Saturday, 04 July 2009

Codswallop and skirt lifters – a tribute to Victorian inventiveness

IT’S ENOUGH to make your hair stand on end – if you have any.

The Victorians had imagination and a spirit of invention to match anything on TV’s Dragons’ Den.

They had an invention for almost everything, including the hair restorer that was combined with battery power to have a magical effect on hair growth. The bald truth, however, is that it failed.

Hiram Codd invented a bottle in 1888 which was designed to prevent the fizz escaping from lemonade. They called it codswallop – and that’s where the saying came from.

They’re among dozens of amazing items on show at Keswick’s Museum and Art Gallery in Station Road.

The exhibition – Curios, Contraptions, Gadgets, Gismos and Thingamabobs 1851-1951 – has been such a success that it is being kept on for an extra month until September 27.

They have been loaned by collector Maurice Collins, of London, who has spent decades trawling auction houses, sale rooms and eBay to build up an Aladdin’s cave of historic inventions.

Since he went on TV’s Richard & Judy show, and did a series of radio interviews, people have been telephoning the Keswick museum asking for details of when and where they can see the exhibits.

Curator Jamie Barnes said: “Maurice Collins has been collecting since the 1970s. No-one else has a similar collection and he has about 1,800 items. We have 150 of them on display at the moment.”

Mr Barnes faced a massive task labelling the exhibits when he and collections manager Nicci Tofts got down to the task of producing the display.

“It wasn’t easy matching the descriptions to the items,” he said. “Some people mistakenly think all this is part of our own collection.

“It has certainly prompted a reaction among people young and old and we are running a competition for children to draw their own inventions.”

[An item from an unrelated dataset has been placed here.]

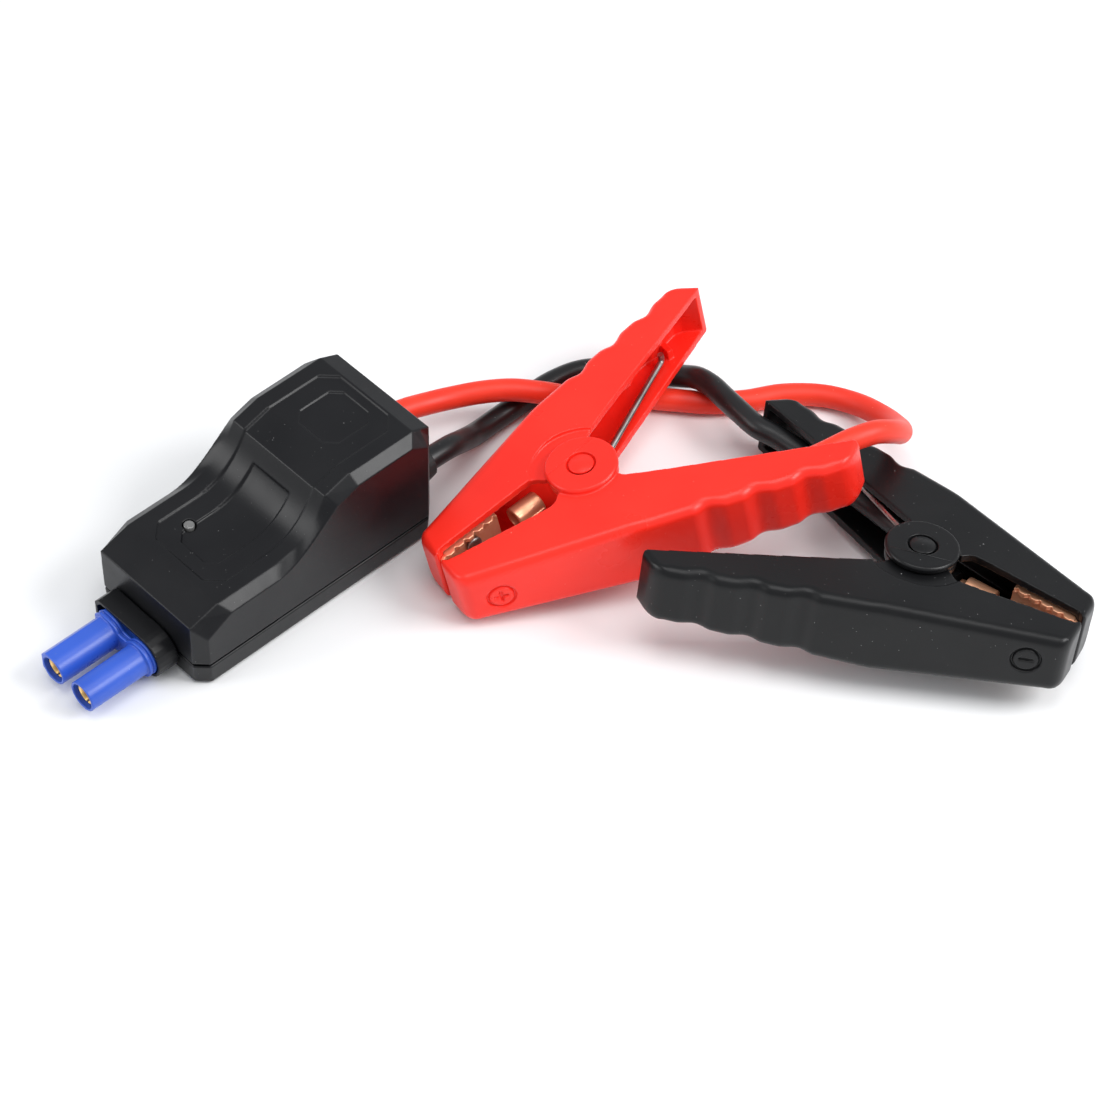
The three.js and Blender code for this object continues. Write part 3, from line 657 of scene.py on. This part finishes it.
def make_grip(positive):
    """Channel with a disc over the hinge on one side and an ear under it on the other."""
    stations = grip_stations()
    grip = loft([grip_ring(*station) for station in stations])
    inside = [((38.4, 2.2), (38.2, back_edge(38.2)))]
    inside += [s[:2] for s in stations if -46.5 < s[1][0] < 37.5]
    inside.append(((-53.4, 32.9), (-47.6, 37)))
    cut(grip, loft([cavity_ring(a, b) for a, b in inside]))
    ear_top = DISC_UNDER - GAP
    cut(grip, upright(DISC + GAP, 0, DISC_UNDER))
    cut(grip, upright(RECESS, -14, -ear_top, 96))
    join(grip, upright(DISC, DISC_UNDER, DISC_TOP, 96, 0.5))
    join(grip, upright(EAR, -ear_top, -ear_top + WALL, 96))
    cut(grip, upright(PIN_HOLE, -14, 14))
    cut(grip, upright(BOSS + GAP, DISC_TOP - 1, 14))
    spring_stop = block(-43, -41.4, 30.2, 34.6, 3.4, 6.3)
    join(grip, spring_stop)
    cut(grip, polarity_mark(positive))
    return softened(grip, 0.25, 1)


def tube_points(points, steps):
    """Points along a centripetal curve through the given points."""
    found = []
    spots = [Vector(p) for p in points]
    first = spots[0] * 2 - spots[1]
    last = spots[-1] * 2 - spots[-2]
    spots = [first, *spots, last]
    for k in range(1, len(spots) - 2):
        p0, p1, p2, p3 = spots[k - 1:k + 3]
        t0 = 0.0
        t1 = t0 + math.sqrt((p1 - p0).length)
        t2 = t1 + math.sqrt((p2 - p1).length)
        t3 = t2 + math.sqrt((p3 - p2).length)
        for i in range(steps):
            t = t1 + (t2 - t1) * i / steps
            a1 = p0 * ((t1 - t) / (t1 - t0)) + p1 * ((t - t0) / (t1 - t0))
            a2 = p1 * ((t2 - t) / (t2 - t1)) + p2 * ((t - t1) / (t2 - t1))
            a3 = p2 * ((t3 - t) / (t3 - t2)) + p3 * ((t - t2) / (t3 - t2))
            b1 = a1 * ((t2 - t) / (t2 - t0)) + a2 * ((t - t0) / (t2 - t0))
            b2 = a2 * ((t3 - t) / (t3 - t1)) + a3 * ((t - t1) / (t3 - t1))
            found.append(b1 * ((t2 - t) / (t2 - t1)) + b2 * ((t - t1) / (t2 - t1)))
    found.append(spots[-2])
    return found


def wire(name, points, radius, material, resolution):
    """Round tube along points."""
    curve = bpy.data.curves.new(name, "CURVE")
    curve.dimensions = "3D"
    curve.bevel_depth = radius * MM
    curve.bevel_resolution = resolution
    curve.use_fill_caps = True
    spline = curve.splines.new("POLY")
    spline.points.add(len(points) - 1)
    for point, place in zip(spline.points, points):
        point.co = (*(place * MM), 1)
    spline.use_smooth = True
    curve.materials.append(MATERIALS[material])
    obj = bpy.data.objects.new(name, curve)
    bpy.context.scene.collection.objects.link(obj)
    return obj


def spring_points():
    """Straight leg along grip a, coil round the pin, straight leg along grip b."""
    coil, half, turns, reach, slope = 3.8, SPRING_HALF, 5, 49.6, 33 * RAD
    leave = math.pi / 2 - slope

    def leg(side):
        def along(far):
            return Vector((coil * math.cos(leave) - far * math.cos(slope),
                           side * (coil * math.sin(leave) + far * math.sin(slope)), side * half))
        tip = along(reach)
        hook = [tip - Vector((0, 0, side * drop)) for drop in (2.2, 1.4, 0.6)]
        return [*hook, along(reach - 0.6), along(reach - 2), *(along(far) for far in (30, 15, 5))]

    middle = []
    for i in range(161):
        angle = leave - (2 * leave + turns * 2 * math.pi) * i / 160
        middle.append(Vector((coil * math.cos(angle), coil * math.sin(angle),
                              half * (1 - i / 80))))
    near = tube_points([*leg(1), middle[0]], 5)
    far = tube_points([middle[-1], *reversed(leg(-1))], 5)
    return [*near[:-1], *middle, *far[1:]]


def make_spring(colour, place):
    """Spring whose two legs lie along the fixed grip and the lever as they stand."""
    points = [place @ p for p in spring_points()]
    curve = wire(f"{colour}_spring_wire", points, 0.8, "steel", 3)
    mesh = bpy.data.meshes.new_from_object(
        curve.evaluated_get(bpy.context.evaluated_depsgraph_get()))
    bpy.data.objects.remove(curve)
    spring = bpy.data.objects.new(f"{colour}_torsion_spring", mesh)
    bpy.context.scene.collection.objects.link(spring)
    for polygon in mesh.polygons:
        polygon.use_smooth = True
    mesh.materials.clear()
    mesh.materials.append(MATERIALS["steel"])
    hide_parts(f"{colour}_spring")
    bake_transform(spring)


# ---- Jaws, rivets, strands and pins ---------------------------------------

# The jaw plate's biting face, then the crimp barrel and the rivet: place and lean
JAW_LINE = [(39.7, 0.45), (38.6, 1.2), (37.4, 1.9), (34, 2.9), (22, 5.2), (18, 5.95)]
BARREL = ((11, 5.2, -1), -0.16)
RIVET = ((30.2, 3.7, -1.8), -0.19)


def tooth(x):
    """How far the rolled edge stands out from the plate: steps with a steep side."""
    phase = ((38.2 - x) / 3) % 1
    return 0.2 + 0.95 * min(1, phase / 0.35, (1 - phase) / 0.2)


def leaning(spot, angle):
    place, lean = spot
    return Matrix.Translation(place) @ Matrix.Rotation(lean + angle, 4, "Z")


def make_jaw():
    """Plate with two toothed edges, necked down to a rolled barrel with folded wings."""
    xs = [39.6 - 0.1 * i for i in range(178)]
    flat = [(x, line_at(JAW_LINE, x)) for x in xs]
    outline = flat + [(x + 0.12, y + 0.9) for x, y in reversed(flat)]
    plate = prism(outline, -5, 5)
    for low in (-5.3, 4.1):
        front = [(x, line_at(JAW_LINE, x) - tooth(x)) for x in xs if 20.3 < x < 38.3]
        back = [(x + 0.1, line_at(JAW_LINE, x) + 1.2) for x, _ in reversed(front)]
        join(plate, prism(front + back, low, low + 1.2))
    for z in (-7, 3.6):
        cut(plate, block(17, 22.3, 0, 12, z, z + 3.4))
    rolled = turned([(-0.1, 2.2), (-0.1, 2.85), (0.1, 3.05), (7.3, 3.05), (7.5, 2.85),
                     (7.5, 2.2)], 72)
    cut(rolled, block(-1, 9, -4, -1.5, -0.22, 0.22))
    for wing in (-0.62, 0.25):
        join(rolled, block(0.3, 7.1, -3.35, -2.2, wing, wing + 0.37))
    rolled.data.transform(leaning(BARREL, 0))
    join(plate, rolled)
    hole = upright(1.4, -5, 5, 32)
    hole.data.transform(leaning(RIVET, 0) @ Matrix.Rotation(math.pi / 2, 4, "X"))
    cut(plate, hole)
    return softened(plate, 0.13, 1)


def make_rivet():
    """Domed head on a shank."""
    dome = [(-0.4, 2.1), (-0.9, 2.08)]
    dome += [(-0.9 - 0.75 * math.sin(a), 2.08 * math.cos(a))
             for a in (math.pi / 2 * i / 8 for i in range(1, 8))]
    rivet = turned([*dome, (-1.66, 0.03), (6.6, 0.03), (6.6, 1.1), (-0.4, 1.1)], 48)
    rivet.data.transform(leaning(RIVET, math.pi / 2))
    return rivet


def make_strands():
    """Twisted bare strands between the jacket and the crimp barrel."""
    rings = []
    for i in range(30):
        along = -1.7 + 8.5 * i / 29
        ring = []
        for k in range(96):
            a = 2 * math.pi * k / 96
            radius = 1.56 + 0.14 * abs(math.sin(6 * (a - along * 0.35)))
            ring.append((along, radius * math.cos(a), radius * math.sin(a)))
        rings.append(ring)
    strands = loft(rings)
    strands.data.transform(leaning(BARREL, 0))
    return strands


def make_mould_line():
    """Faint raised line across the hinge disc."""
    line = block(-7.4, 7.4, -0.1, 0.1, DISC_TOP - 0.3, DISC_TOP + 0.07)
    line.data.transform(Matrix.Rotation(0.22, 4, "Z") @ Matrix.Translation((0, -3.7, 0)))
    return line


def make_pin():
    """Hinge pin with a head at each end."""
    pin = upright(2.4, -10.7, 10.7, 64)
    for low in (-11, 10.4):
        join(pin, upright(3.05, low, low + 0.6, 72, 0.15))
    return pin


# ---- Connector ------------------------------------------------------------

def barrel_outline(radius, squared):
    """Round, or with the outer side squared and its corners cut."""
    points = circle(radius, 96)
    if not squared:
        return points
    side = radius * 0.42
    return [*(p for p in points if p[0] < -0.01), (0, -radius), (radius - side * 1.3, -radius),
            (radius, -radius + side * 1.3), (radius, radius - side), (radius - side, radius),
            (0, radius)]


def across(outline, x0, x1, side):
    """Outline across the box (y, z) round one barrel's middle, pushed along x."""
    y0 = side * BARREL_PITCH / 2
    return loft([[(x, y0 + y, BARREL_Z + z) for y, z in outline] for x in (x0, x1)])


def make_housing():
    """Two barrels, with a double ridge that follows both of them at the root."""
    housing = block(FRONT - 2.6, FRONT + 6, -5.4, 5.4, BARREL_Z - 3, BARREL_Z + 3)
    # Radius, start and end ahead of the case, whether a web joins the two, whether one is squared
    steps = ((3.95, FRONT - BARREL_START, 2.5, False, True), (4.75, 7.7, 7.05, True, True),
             (4.15, 7.2, 6.3, True, True), (4.75, 6.45, 5.8, True, True),
             (4.3, 6, 2.5, True, True), (4.2, 2.6, -6, False, False))
    for radius, start, end, webbed, squared in steps:
        for side in (-1, 1):
            join(housing, across(barrel_outline(radius, side > 0 and squared),
                                 FRONT - start, FRONT - end, side))
        if webbed:
            join(housing, block(FRONT - start, FRONT - end, -3, 3,
                                BARREL_Z - radius + 2, BARREL_Z + radius - 2))
    for side in (-1, 1):
        for radius, start, end in ((3.3, 25, 4), (2.7, 5, -20)):
            cut(housing, across(circle(radius, 96), FRONT - start, FRONT - end, side))
    return softened(housing, 0.14, 1)


def make_socket(side):
    """Contact sleeve, split at its mouth and closed further in."""
    socket = turned([(0, 2.5), (0, 2.9), (0.15, 3.05), (17.5, 3.05), (17.5, 2.3), (29, 2.3),
                     (29, 0.03), (16, 0.03), (16, 2.5)], 72)
    cut(socket, block(-1, 9, -0.25, 0.25, -4, 4))
    socket.data.transform(Matrix.Translation(
        (CONTACT_START, side * BARREL_PITCH / 2, BARREL_Z)))
    return socket


# ---- Cables ---------------------------------------------------------------

CABLE_RADIUS = 2.9
# Points along each cable's middle, from the case to the clamp
ROUTES = {
    "red": [
        (18.2, 30.6, 12), (24.8, 37.3, 12), (29.6, 41.4, 11.3), (35.2, 45.3, 9.9),
        (41.4, 48.4, 9.1), (48.2, 50.4, 9.2), (55.7, 51.2, 9.6), (63, 51.8, 8.4),
        (70, 53.8, 5.2), (77, 55.7, 3.4), (86, 56.5, 3.1), (96, 55.9, 3.1), (105, 55.4, 3.1),
        (114, 56.4, 3.1), (123.5, 59, 3.1), (133.5, 59.2, 3.1), (142, 55.8, 3.9),
        (147.8, 49, 6.8), (150.4, 40.8, 12), (150.1, 33, 18.6), (147.2, 27, 25),
        (142.6, 23.2, 28.6), (137, 20, 29.1), (130.5, 16.9, 27.5), (121.7, 13, 25.5),
        (112.3, 9.4, 23.4), (96.7, 6.4, 20.3), (87.4, 4.5, 18.3), (81.1, 3.6, 16.2),
        (76.6, 3.3, 14.7), (73.8, 3.1, 13.8), (71.9, 2.9, 13.4)],
    "black": [
        (30.2, 18.3, 12), (37.2, 25.3, 12), (41.4, 30.3, 10.8), (44.6, 35.8, 7.4),
        (47.4, 41, 4.3), (52, 47, 3.1), (58.6, 53.8, 3.1), (65.6, 60.6, 3.1), (73, 64.9, 3.1),
        (81.5, 65.9, 3.1), (88.5, 65.6, 3.1), (94, 64.2, 3.6), (98.3, 61.7, 5.8),
        (101.8, 58.7, 8.4), (105, 55.1, 9.7), (108.3, 50.4, 10.3), (112.2, 45, 10.9),
        (116.1, 40.1, 11.3), (120.9, 37, 11.2), (125.7, 33.2, 10.8), (130.2, 28.8, 10.7),
        (135.3, 23.2, 11), (141.1, 16.9, 11.7), (146.1, 11.2, 12.3), (152.5, 3.9, 12.9),
        (156.7, -1.2, 12.7), (159.2, -5.1, 12.6), (160.9, -7.5, 12.5), (162, -9, 12.5)],
}


def make_cables():
    for colour, route in ROUTES.items():
        points = tube_points(route, 6)
        cable = wire(f"{colour}_silicone_cable", points, CABLE_RADIUS, f"cable_{colour}", 8)
        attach(cable, "base")
        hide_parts(f"{colour}_cable")


# ---- Everything -----------------------------------------------------------

camera()
studio()
floor()
make_cables()

finished(make_box(), "case_top", "case_black", BOX_PLACE, replaces=["upper_shell"])
for node, material, voxel in (("lower_cover", "case_black", 0.35),
                              ("connector_collar", "case_black", 0.18),
                              ("red_grommet", "rubber_black", 0.25),
                              ("black_grommet", "rubber_black", 0.25)):
    obj = softened(cad_copy(node), voxel, 2)
    finished(obj, f"{node}_moulding", material, replaces=[node])

finished(make_housing(), "twin_barrel", "connector_blue", BOX_PLACE,
         replaces=["connector_housing"])
finished(make_led(), "lamp", "led_lens", BOX_PLACE, replaces=["status_led"])

for sign, side in (("positive", 1), ("negative", -1)):
    finished(make_socket(side), f"contact_{sign}", "brass", BOX_PLACE, replaces=[f"socket_{sign}"])

# Grip b is grip a turned over about the clamp's long axis, and the same jaw and rivet serve both
flip = Matrix.Rotation(math.pi, 4, "X")
jaw = make_jaw()
for colour in ("red", "black"):
    place = clamp_place(colour)
    grip = make_grip(colour == "red")
    for side, riding, turn in (("a", "base", Matrix()), ("b", f"{colour}_lever", flip)):
        finished(copy_of(grip), f"{colour}_handle_{side}", f"clamp_{colour}", place @ turn,
                 riding, [f"{colour}_grip_{side}"])
        finished(copy_of(jaw), f"{colour}_jaw_plate_{side}", "copper", place @ turn, riding,
                 [f"{colour}_jaw_{side}"])
        finished(make_rivet(), f"{colour}_rivet_head_{side}", "steel", place @ turn, riding,
                 [f"{colour}_rivet_{side}"])
    bpy.data.objects.remove(grip)
    finished(make_strands(), f"{colour}_strands", "copper", place,
             replaces=[f"{colour}_conductor"])
    finished(make_pin(), f"{colour}_hinge_pin", f"clamp_{colour}", place,
             replaces=[f"{colour}_pivot_pin"])
    finished(make_mould_line(), f"{colour}_mould_line", f"clamp_{colour}", place)
    make_spring(colour, place)
bpy.data.objects.remove(jaw)

# The CAD nodes that still show get the materials named in the record
for node, obj in frame["nodes"].items():
    if obj.hide_render:
        continue
    slot = next(s["material_slot"] for s in frame["record"]["subparts"] if s["node"] == node)
    obj.data.materials.clear()
    obj.data.materials.append(MATERIALS[slot])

Mr Barnes’s own favourites include a couple of brandy flasks, disguised as binoculars, for the racing fan who is a secret drinker.

There’s also the Victorian equivalent of a laptop – a railway writing desk which cost 3/6 without paper and five bob with.

It involved string attached to the writer’s wrist and the luggage rack. It didn’t catch on. For theatregoers, bored with the play, there was a monocular periscope that gave the impression the viewer was looking straight ahead, but in fact enabled them to study the goings on in the next door box.

Gentlemen of the Edwardian era were extremely proud of their facial hair and there is a moustache protector to keep whiskers out of the soup, while ladies of the early 1900s had skirt-lifters to enable them to tuck in their dresses when playing sport.

“Obviously these inventors thought they would get rich quick,” said Mr Barnes. “Machines like the yarn winder would have been used in the mills of Northern England, but a lot of the inventions never made it.”

Had there been a Dragons’ Den series in those far-off days, inventors would have shown off their pocket spittoons, clockwork burglar alarms, boot-lifters for jockeys and their thumb-sucking stoppers for kids with bad habits.

Knot unpickers, pin dispensers, envelope wetters and even an outlandish eye massager, said to improve sight and stop blindness, would have had the dragons apoplectic.

Of course some devices did have practical uses like a First World War trench listener, used to listen for the enemy tunnelling under your own side’s battle lines.

l Keswick Museum and Art Gallery is open Tuesday to Saturday between 10am and 4pm and entry is free, although donations are welcomed. A donation from the Friends of Keswick Museum support group helped keep the exhibition of curiosities open for extra weeks, after it was due to close at the end of August.